Lexington, KY - When he was president of the University of Kentucky, Lee Todd strongly encouraged faculty members to take their original ideas to the next step and turn them into new businesses and jobs to better the commonwealth.
One company to emerge from the minds of UK personnel was technology incubator Therix Medical. And now, Therix has managed to spin off a company of its own - Bluegrass Vascular Technologies (BVT), which develops and commercializes devices and methods that improve vascular access procedures.
"I had a patient who needed kidney dialysis, but all of their veins to the body were obstructed," recalled Dr. John Gurley, founder of the two companies and a cardiologist and director of the heart catherization lab at UK's Gill Heart Institute. "I had thought about that for years: What do we do when we run out of veins? I could never come up with an idea. This one patient forced my hand and into a solution."
"This type of vein problem is quite common in the population of patients with chronic kidney disease," said Gurley. Over the years, dialysis treatments can use up veins, and the patient is left with a crisis. This may also occur with patients who need pacemakers and defibrillators and some who get chemotherapy through infusion ports.
"Since I couldn't go into the body with a needle from the outside, I could turn the process around and start inside the body and aim the needle outward," Gurley said. "All we needed was some tools to guide the proper direction of the needle."
At a Therix meeting, Gurley explained to his colleagues what he had done and the whole Therix team felt the concept should be developed. That's when the Surfacer Inside-Out Access Catheter System was born.
At first, Gurley modestly didn't think his idea was worth much. It was typical of what he and his colleagues did every day.
"That is, when we run into a problem, we solve it. We think about how to get the patient better, not how to build a commercial product," he said.
The Surfacer has been used successfully in a clinical trial in Paraguay with the first six patients being treated successfully. Paraguay was chosen because its regulatory timelines are much shorter than in the United States.

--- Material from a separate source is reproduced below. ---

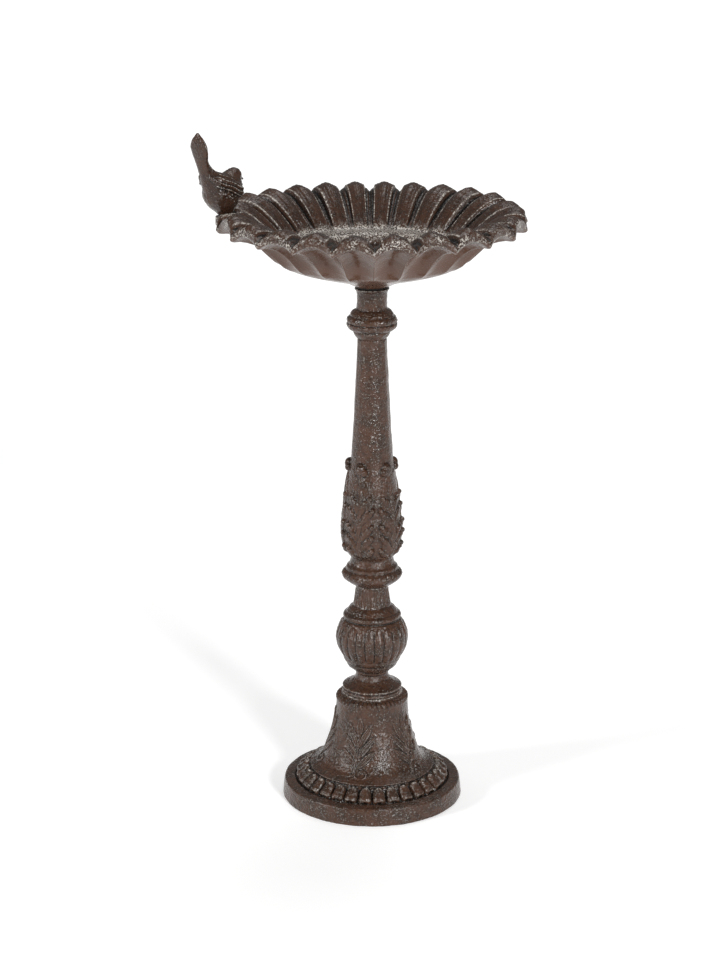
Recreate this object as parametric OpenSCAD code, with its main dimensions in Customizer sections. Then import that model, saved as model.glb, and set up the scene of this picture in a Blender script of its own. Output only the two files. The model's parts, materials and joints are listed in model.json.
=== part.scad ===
// Cast iron bird bath: bell foot, two column castings, capital, petal bowl and a perched bird,
// all clamped on one steel rod. The origin is the centre of the foot's underside, +Z is up and
// the bird stands on the -X side of the rim.

/* [Foot] */
// Radius of the foot's disc
foot_r = 87; // [70:1:120]
// Height of the bell foot
foot_h = 106; // [85:1:140]
// Number of lobes in the ring round the bell
foot_lobes = 32; // [24:2:36]
// Thickness of the web that the rod clamps
web_t = 8; // [6:0.5:10]

/* [Column] */
// Radius of the lower baluster's ball
knop_r = 34.2; // [30:0.2:44]
// Height of the lower baluster
knop_h = 108; // [85:1:140]
// Number of grooves in the ball
knop_grooves = 22; // [12:1:24]
// Radius of the shaft at its leaf bulb
shaft_r = 29.5; // [27:0.5:38]
// Height of the shaft with its collar
shaft_h = 242; // [190:1:320]
// Number of leaves round the bulb
leaves = 5; // [3:1:6]
// Radius of the capital's ring
capital_r = 23.6; // [22:0.2:32]
// Height of the capital
capital_h = 48; // [38:1:64]
// Radius of the hollow core through the column
core_r = 6.5; // [5:0.5:7]
// Radius of the spigot between two castings
spigot_r = 9.7; // [8:0.1:11.8]
// Length of a spigot
spigot_h = 4; // [3:0.5:6]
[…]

An additional 20 patients are expected to enroll in the trial before the product is taken to Europe for regulatory clearance and eventual sales.
Eventually, Bluegrass Vascular Technologies hopes the Food and Drug Administration, which is slower and more deliberate, will approve the procedure here, perhaps in 2013.
Jim Clifton, president of BVT, said many good medical technology ideas flow from UK. He and his team apply a rigid model of assessment and choose from that list a small subset of projects to pursue.
BVT came from that process. Normally, a larger medical device company such as Boston Scientific searches for ideas that could be sublicensed, developed and commercialized. "But if one of our ideas meets a higher set of criteria, we have a chance to spin that idea out into a company," said Clifton.
Clifton said Gurley's procedure appeared as though it could solve critical clinical needs in chronically sick people. It could extend and save lives. Gurley's solution became intellectual property.
"We went to an IP attorney in Minneapolis who had decades of cardiovascular catheter experience," said Clifton. "Once he determined that this was a novel approach, we had the green light to begin further assessment, development and investment in the company."
The Surfacer is BVT's headline product but with various refinements will have a broad application. The company anticipates a family of products being rolled out underneath the Surfacer name and within the BVT family.
The next step for Bluegrass Vascular Technologies is for Clifton to hire an executive team to flesh out the company from an organizational standpoint.
"Once that's accomplished," said Clifton, "we'll bring [the Surfacer] back to the U.S. for regulatory clearance."
With 650 doctors at UK, plus a couple of thousand support staff who treat sick people daily, Clifton believes that "from an intellectual property and idea standpoint, we're sitting on top of a large untapped resource."
Gurley, who came to UK in 1984, wants Therix doctors to solve tomorrow's problems.
"We don't necessarily want them to follow the rules and do what other doctors are doing already. We want them to think forward. Anything we do, we can do better. Things we think we can't do - well, maybe we can. That mindset is developed to the point where we see commercial products in the face of clinical problems," Gurley said.
Gurley is pleased with the results of the first clinical trials on humans. He honestly didn't know what to expect, but finding ways of saving lives was paramount.
"That's the best part, which is why I and most of my colleagues are here. We want to help our fellow man. We took a problem that nobody could solve and solved it," he said. "Now we can spread the solution around and give it to other physicians. That's cool."